5) When the person you are dating is secretive and becomes defensive about money, particularly financial endeavors you have undertaken together, this is a red flag and you need to get gone like Jheri Curls and high-top fades. Marriage is a partnership in every sense of the word, including finances. That boyfriend who doesn’t tell you that the business you loaned him money for is doing poorly and that he’s going to close it, will turn into the husband who takes out a second mortgage on your home, maxes out all the credit cards, and runs the both of you into bankruptcy behind your back. 

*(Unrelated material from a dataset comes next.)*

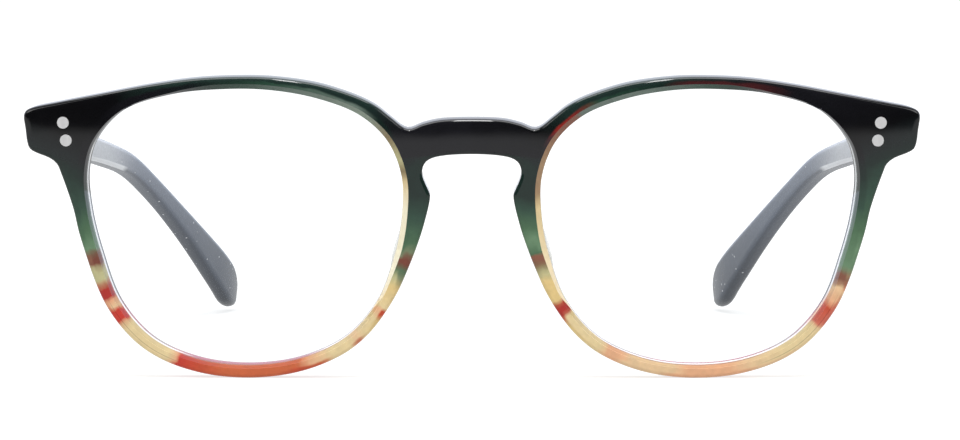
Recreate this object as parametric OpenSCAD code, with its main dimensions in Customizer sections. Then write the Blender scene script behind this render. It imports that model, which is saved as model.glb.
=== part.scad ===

 6) Live within your means, no matter the occasion. You do not have to be like the couples on Platinum Weddings or Bridezillas. In a rare moment of lucidity, NeNe said it best: “You can have your big wedding. Just have it next year.”  If you cannot afford to pay cash for a big wedding today, then have the type of wedding you can afford or wait until you’ve saved enough money to have a big wedding. If you are focusing more on the wedding day than on the type of marriage you will have, then you need to go back to the beginning and recalibrate your priorities.

Stay tuned for next week’s episode of The Real Housewives of Atlanta!

3 thoughts

  1. Valerie,

    Shout out to a fellow She-Writer! Thank you! RHWOA is my guilty pleasure. lol. As much as I love to fuss, I love ’em all. Did you see the reunion? Hot like fiya! Lessons are all around us. RHWOA Lesson #372: Don’t do free music production work for friends / don’t mix business with pleasure, because you’ll only end up being tardy for the party with a bunch of hurt feelings. lol.

  2. Found your site from She Writes…I too watch RHWOA on occassion…it’s like opening a bag of chips: you want one small peek (bite) but the next thing you know you’ve watched the whole show (eaten the whole bag). Alas.